The Department of Health and Human Services Inspector General estimated in a report that thousands of children were separated even before the "zero tolerance" policy last May and June that prosecuted immigrant parents who crossed the border illegally while holding their children separately in HHS custody.

Lawyers representing the Trump administration said in a filing this month that it would take one to two years to identify potentially thousands of children who fit into the category.

But Judge Dana Sabraw of the Southern District of California on Thursday ordered the administration to have its plan completed by Oct. 25. According to Sabraw's order, the timeline may be modified for a "showing of good cause."

“This order shows that the court continues to recognize the gravity of this situation,” said Lee Gelernt, the deputy director of the ACLU’s Immigrants’ Rights Project, in a statement Thursday.

Neither the Department for Health and Human Services or Homeland Security immediately responded to a request for comment from NBC News.

The ruling came after the American Civil Liberties Union argued that a list of some of the children separated "very likely exists" because Customs and Border Protection began assigning numbers to track families in April 2018.

Justice Department lawyers have stated that they want three months to create a statistical model before reviewing files. The ACLU called that "wholly insufficient given that the entire review of every file can be done within three months."
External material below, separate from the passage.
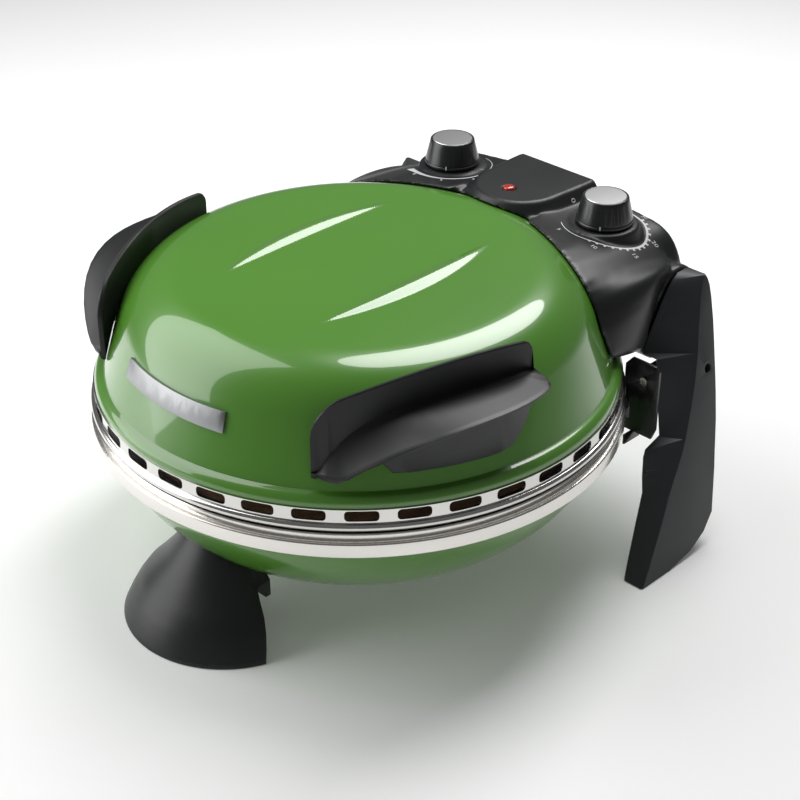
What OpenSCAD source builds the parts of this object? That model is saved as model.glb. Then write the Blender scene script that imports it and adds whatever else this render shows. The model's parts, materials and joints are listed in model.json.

Gelernt, the ACLU's lead attorney in an April 6 lawsuit against the Trump administration over family separations, said that the "government’s proposed plan reflects the administration’s continuing refusal to treat these separations with the urgency they deserve."

"We are talking about the lives of children, potentially thousands of them," Gelernt said. "The government was able to quickly gather resources to tear these children away from their families and now they need to gather the resources to fix the damage.”

A status conference was set for May 17.